_MATERIAL PROVIDED:_

--- --- ---

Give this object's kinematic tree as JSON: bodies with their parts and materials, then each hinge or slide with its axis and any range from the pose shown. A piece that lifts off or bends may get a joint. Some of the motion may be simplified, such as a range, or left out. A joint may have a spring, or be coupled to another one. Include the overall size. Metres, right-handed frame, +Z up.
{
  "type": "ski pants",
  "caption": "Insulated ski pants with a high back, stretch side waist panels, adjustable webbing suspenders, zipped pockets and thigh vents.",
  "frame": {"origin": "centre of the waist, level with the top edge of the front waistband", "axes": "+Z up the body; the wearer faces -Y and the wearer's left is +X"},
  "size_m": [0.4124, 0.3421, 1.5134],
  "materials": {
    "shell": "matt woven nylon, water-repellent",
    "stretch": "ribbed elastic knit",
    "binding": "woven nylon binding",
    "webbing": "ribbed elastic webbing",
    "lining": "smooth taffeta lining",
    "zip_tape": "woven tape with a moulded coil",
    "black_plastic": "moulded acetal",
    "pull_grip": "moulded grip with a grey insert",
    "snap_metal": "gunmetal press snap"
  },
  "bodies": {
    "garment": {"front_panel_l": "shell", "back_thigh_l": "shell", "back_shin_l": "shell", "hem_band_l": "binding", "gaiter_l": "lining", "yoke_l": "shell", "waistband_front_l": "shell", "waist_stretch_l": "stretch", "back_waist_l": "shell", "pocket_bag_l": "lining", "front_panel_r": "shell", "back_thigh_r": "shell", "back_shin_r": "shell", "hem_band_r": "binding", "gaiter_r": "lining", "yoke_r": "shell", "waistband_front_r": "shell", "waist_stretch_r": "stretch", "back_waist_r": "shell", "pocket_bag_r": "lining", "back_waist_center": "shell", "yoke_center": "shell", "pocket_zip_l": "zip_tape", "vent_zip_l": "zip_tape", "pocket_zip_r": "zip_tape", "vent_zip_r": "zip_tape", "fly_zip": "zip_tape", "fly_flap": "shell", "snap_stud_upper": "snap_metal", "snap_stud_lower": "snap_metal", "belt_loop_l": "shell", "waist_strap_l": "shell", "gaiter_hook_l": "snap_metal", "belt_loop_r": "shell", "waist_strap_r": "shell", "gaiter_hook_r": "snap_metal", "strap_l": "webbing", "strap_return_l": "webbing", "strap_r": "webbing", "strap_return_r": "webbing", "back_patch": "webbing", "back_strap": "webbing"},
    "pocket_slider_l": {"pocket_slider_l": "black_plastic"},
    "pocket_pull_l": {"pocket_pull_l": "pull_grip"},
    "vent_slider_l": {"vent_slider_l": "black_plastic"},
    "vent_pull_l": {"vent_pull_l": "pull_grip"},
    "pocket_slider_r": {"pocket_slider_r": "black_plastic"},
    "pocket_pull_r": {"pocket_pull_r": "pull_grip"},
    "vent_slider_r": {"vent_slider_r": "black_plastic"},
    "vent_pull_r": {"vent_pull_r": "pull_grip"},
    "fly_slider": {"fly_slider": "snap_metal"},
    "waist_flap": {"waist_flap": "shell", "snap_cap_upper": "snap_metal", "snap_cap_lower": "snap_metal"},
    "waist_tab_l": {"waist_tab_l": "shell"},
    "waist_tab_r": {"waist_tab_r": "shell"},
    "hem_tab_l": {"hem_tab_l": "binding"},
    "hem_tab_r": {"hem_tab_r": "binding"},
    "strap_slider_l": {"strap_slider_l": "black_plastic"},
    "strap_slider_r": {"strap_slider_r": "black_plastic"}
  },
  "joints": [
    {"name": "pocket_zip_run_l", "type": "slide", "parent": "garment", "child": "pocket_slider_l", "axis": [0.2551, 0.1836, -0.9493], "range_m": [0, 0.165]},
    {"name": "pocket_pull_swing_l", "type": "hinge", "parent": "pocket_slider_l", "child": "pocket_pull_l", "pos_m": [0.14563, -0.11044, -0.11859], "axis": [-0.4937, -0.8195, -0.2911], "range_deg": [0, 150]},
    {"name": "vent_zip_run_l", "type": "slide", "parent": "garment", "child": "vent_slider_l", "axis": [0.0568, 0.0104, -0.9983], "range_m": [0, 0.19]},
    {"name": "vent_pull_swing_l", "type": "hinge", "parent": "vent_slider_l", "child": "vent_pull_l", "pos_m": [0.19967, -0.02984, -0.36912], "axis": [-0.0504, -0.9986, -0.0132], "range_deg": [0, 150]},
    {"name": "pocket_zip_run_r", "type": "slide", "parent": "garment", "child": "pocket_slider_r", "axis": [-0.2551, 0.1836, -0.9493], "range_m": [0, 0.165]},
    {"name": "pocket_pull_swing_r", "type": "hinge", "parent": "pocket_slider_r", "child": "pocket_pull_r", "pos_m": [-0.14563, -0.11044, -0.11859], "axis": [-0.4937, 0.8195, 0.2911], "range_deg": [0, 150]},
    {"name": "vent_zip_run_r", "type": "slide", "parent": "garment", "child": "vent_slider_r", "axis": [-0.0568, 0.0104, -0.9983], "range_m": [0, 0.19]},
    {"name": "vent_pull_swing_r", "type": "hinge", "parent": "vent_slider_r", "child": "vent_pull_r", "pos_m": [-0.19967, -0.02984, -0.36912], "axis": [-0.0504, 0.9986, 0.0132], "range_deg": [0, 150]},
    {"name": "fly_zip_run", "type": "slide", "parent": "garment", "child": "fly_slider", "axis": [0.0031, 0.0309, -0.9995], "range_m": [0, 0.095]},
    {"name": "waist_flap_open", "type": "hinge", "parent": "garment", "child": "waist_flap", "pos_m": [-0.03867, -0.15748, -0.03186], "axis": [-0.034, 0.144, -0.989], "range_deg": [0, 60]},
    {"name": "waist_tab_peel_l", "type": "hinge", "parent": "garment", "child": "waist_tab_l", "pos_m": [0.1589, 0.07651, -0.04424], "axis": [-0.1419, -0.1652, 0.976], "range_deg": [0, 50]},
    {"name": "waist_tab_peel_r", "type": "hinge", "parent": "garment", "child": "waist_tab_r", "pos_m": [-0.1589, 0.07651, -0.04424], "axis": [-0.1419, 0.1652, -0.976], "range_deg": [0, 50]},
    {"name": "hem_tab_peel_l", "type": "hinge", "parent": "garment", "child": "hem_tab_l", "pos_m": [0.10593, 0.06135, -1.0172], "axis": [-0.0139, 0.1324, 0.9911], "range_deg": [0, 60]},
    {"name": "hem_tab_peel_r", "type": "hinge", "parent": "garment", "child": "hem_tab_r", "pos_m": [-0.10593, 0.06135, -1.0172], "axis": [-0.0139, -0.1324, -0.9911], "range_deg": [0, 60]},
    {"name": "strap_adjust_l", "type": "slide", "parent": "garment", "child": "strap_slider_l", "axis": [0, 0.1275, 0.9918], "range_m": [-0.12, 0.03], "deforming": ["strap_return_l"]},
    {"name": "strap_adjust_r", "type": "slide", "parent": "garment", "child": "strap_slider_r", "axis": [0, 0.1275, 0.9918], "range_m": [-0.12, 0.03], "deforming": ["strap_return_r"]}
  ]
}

--- --- ---

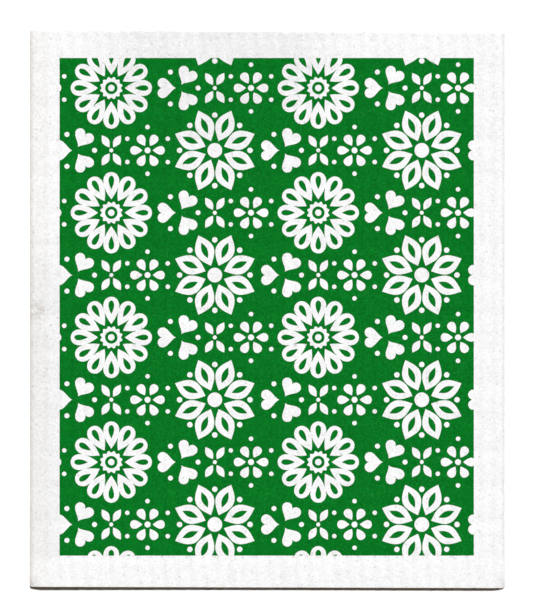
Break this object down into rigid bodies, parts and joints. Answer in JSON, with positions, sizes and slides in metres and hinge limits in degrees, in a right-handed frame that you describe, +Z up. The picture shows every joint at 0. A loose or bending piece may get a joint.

--- --- ---

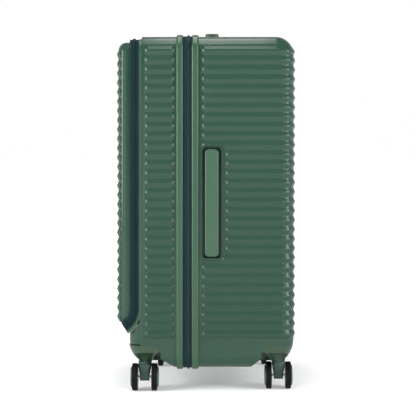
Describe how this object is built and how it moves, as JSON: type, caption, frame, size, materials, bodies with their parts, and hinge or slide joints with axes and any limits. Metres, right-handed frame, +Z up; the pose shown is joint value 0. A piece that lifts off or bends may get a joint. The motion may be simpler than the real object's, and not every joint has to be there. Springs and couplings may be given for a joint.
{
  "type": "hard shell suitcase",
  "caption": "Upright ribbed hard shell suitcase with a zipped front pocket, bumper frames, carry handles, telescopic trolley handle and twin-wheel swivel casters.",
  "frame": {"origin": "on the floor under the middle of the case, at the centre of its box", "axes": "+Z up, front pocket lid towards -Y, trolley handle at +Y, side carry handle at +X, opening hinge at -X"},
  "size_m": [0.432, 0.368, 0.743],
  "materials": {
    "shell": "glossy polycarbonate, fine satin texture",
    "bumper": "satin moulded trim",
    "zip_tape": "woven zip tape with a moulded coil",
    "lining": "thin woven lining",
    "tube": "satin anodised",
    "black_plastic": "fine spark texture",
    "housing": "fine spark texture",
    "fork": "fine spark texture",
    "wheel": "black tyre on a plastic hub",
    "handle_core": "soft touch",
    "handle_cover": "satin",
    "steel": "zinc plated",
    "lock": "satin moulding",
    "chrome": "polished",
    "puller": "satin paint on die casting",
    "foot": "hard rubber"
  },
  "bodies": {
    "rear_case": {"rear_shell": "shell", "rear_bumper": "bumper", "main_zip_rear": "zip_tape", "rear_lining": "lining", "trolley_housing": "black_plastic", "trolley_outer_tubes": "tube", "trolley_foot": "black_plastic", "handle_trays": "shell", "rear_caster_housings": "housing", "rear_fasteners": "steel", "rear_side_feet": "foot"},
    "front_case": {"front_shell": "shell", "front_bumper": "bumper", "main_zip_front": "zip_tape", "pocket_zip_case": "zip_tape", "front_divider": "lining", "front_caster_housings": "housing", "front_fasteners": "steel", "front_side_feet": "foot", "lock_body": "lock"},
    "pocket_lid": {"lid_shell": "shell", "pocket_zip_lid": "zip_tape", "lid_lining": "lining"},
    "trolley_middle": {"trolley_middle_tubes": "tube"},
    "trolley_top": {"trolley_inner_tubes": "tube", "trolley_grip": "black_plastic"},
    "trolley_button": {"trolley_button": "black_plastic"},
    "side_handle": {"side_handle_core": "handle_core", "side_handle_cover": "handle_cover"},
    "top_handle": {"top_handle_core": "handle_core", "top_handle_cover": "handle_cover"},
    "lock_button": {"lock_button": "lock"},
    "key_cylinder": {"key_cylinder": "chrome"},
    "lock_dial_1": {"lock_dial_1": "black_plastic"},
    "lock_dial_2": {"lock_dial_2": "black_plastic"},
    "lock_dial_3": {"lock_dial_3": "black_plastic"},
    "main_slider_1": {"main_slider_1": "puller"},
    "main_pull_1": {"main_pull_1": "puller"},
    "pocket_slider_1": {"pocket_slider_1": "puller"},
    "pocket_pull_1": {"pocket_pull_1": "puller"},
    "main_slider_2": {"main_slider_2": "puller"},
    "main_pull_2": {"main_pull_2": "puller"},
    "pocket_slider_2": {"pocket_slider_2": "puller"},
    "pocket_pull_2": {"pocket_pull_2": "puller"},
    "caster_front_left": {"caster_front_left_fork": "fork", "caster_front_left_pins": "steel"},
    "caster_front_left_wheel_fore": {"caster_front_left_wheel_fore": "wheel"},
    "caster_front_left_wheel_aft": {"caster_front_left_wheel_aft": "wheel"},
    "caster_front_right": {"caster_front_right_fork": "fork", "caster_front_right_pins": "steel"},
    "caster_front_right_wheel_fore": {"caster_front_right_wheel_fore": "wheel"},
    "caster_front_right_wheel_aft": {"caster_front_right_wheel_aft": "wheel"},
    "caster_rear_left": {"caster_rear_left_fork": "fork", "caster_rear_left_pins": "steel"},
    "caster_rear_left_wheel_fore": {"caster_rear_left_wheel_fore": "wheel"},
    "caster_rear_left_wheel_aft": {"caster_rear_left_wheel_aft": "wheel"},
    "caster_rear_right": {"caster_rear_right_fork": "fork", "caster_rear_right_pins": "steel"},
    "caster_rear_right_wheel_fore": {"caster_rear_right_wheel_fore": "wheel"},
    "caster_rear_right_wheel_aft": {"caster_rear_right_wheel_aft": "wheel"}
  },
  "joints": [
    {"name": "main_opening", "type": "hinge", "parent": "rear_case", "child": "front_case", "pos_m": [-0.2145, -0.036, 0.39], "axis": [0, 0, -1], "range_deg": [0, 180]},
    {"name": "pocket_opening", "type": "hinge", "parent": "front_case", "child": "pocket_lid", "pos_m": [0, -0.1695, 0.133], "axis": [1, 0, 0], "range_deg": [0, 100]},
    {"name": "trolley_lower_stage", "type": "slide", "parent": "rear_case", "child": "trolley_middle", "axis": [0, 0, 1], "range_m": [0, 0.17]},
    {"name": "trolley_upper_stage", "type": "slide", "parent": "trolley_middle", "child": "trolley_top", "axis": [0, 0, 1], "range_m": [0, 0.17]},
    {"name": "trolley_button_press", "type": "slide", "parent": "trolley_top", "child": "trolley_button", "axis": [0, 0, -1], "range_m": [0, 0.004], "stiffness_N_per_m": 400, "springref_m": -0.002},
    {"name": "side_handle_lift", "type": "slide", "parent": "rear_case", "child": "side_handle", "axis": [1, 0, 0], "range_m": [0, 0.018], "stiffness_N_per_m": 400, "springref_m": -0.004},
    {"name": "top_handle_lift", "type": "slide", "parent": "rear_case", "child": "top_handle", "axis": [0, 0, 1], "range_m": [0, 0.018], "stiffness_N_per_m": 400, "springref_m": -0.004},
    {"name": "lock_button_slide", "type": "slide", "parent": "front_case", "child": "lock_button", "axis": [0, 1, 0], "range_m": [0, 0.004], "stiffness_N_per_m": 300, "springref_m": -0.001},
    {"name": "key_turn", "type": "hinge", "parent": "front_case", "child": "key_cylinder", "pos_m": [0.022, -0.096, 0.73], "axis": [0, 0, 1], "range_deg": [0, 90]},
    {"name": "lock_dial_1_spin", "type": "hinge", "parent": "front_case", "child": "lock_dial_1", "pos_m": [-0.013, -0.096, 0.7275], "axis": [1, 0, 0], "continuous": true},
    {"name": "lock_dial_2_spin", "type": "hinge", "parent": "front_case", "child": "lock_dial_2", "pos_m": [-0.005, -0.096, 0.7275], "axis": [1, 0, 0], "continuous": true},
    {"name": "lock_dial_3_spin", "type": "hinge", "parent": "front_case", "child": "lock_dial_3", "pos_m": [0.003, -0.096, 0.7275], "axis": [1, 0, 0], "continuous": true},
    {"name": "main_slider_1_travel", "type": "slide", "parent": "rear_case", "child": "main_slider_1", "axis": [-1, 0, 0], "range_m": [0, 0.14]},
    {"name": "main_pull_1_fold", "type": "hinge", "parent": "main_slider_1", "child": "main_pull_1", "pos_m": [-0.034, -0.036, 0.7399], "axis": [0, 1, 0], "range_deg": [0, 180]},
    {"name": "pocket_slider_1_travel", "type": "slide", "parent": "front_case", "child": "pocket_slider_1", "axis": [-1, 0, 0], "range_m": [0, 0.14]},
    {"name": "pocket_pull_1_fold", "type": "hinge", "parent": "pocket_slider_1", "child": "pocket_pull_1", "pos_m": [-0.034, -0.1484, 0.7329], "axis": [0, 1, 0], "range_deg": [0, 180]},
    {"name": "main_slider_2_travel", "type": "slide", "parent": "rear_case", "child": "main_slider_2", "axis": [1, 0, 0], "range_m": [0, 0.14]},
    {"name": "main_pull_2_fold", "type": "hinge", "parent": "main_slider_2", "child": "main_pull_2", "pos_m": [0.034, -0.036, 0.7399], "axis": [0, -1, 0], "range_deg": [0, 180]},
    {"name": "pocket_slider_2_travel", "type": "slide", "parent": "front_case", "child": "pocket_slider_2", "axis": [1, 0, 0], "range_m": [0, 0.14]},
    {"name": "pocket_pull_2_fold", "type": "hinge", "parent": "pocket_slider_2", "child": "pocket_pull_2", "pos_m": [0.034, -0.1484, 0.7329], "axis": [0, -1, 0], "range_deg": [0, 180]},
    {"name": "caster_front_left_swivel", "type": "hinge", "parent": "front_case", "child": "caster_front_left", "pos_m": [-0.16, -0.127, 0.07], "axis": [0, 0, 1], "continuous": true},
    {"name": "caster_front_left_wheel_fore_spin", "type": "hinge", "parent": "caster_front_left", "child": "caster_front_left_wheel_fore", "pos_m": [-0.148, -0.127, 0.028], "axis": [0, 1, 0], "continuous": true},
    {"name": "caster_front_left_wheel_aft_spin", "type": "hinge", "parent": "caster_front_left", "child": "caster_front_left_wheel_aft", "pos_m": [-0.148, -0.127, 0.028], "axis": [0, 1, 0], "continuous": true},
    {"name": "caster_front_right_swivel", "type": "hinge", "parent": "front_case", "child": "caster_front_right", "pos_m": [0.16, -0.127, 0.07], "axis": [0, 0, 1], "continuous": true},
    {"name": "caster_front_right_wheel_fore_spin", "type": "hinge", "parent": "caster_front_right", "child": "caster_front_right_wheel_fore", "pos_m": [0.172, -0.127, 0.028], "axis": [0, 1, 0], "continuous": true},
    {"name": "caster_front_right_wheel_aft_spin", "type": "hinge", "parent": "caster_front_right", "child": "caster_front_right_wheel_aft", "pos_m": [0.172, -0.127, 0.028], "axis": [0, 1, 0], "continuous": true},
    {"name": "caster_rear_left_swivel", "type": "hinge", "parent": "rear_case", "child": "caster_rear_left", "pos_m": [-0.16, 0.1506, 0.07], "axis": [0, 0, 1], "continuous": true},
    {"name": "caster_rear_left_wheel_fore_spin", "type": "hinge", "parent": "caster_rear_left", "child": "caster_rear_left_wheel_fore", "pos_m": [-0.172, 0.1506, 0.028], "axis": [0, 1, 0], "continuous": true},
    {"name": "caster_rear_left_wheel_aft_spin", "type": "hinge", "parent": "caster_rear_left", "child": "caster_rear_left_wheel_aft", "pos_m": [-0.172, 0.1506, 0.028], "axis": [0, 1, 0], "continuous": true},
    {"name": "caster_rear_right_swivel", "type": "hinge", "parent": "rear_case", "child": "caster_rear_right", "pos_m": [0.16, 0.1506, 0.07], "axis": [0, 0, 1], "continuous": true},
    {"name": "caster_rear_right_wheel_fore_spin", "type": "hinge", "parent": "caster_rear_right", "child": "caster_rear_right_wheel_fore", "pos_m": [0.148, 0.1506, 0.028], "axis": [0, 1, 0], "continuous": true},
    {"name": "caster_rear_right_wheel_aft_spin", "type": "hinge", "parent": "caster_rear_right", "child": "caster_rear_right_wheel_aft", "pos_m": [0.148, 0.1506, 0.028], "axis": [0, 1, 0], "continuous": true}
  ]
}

--- --- ---

_INSTRUCTIONS FOR THE TASK:_ Gather up the lines that contain the word "caption".

_RESPONSE TO THIS EXERCISE:_
  "caption": "Insulated ski pants with a high back, stretch side waist panels, adjustable webbing suspenders, zipped pockets and thigh vents.",
Describe how this object is built and how it moves, as JSON: type, caption, frame, size, materials, bodies with their parts, and hinge or slide joints with axes and any limits. Metres, right-handed frame, +Z up; the pose shown is joint value 0. A piece that lifts off or bends may get a joint. The motion may be simpler than the real object's, and not every joint has to be there. Springs and couplings may be given for a joint.
  "caption": "Upright ribbed hard shell suitcase with a zipped front pocket, bumper frames, carry handles, telescopic trolley handle and twin-wheel swivel casters.",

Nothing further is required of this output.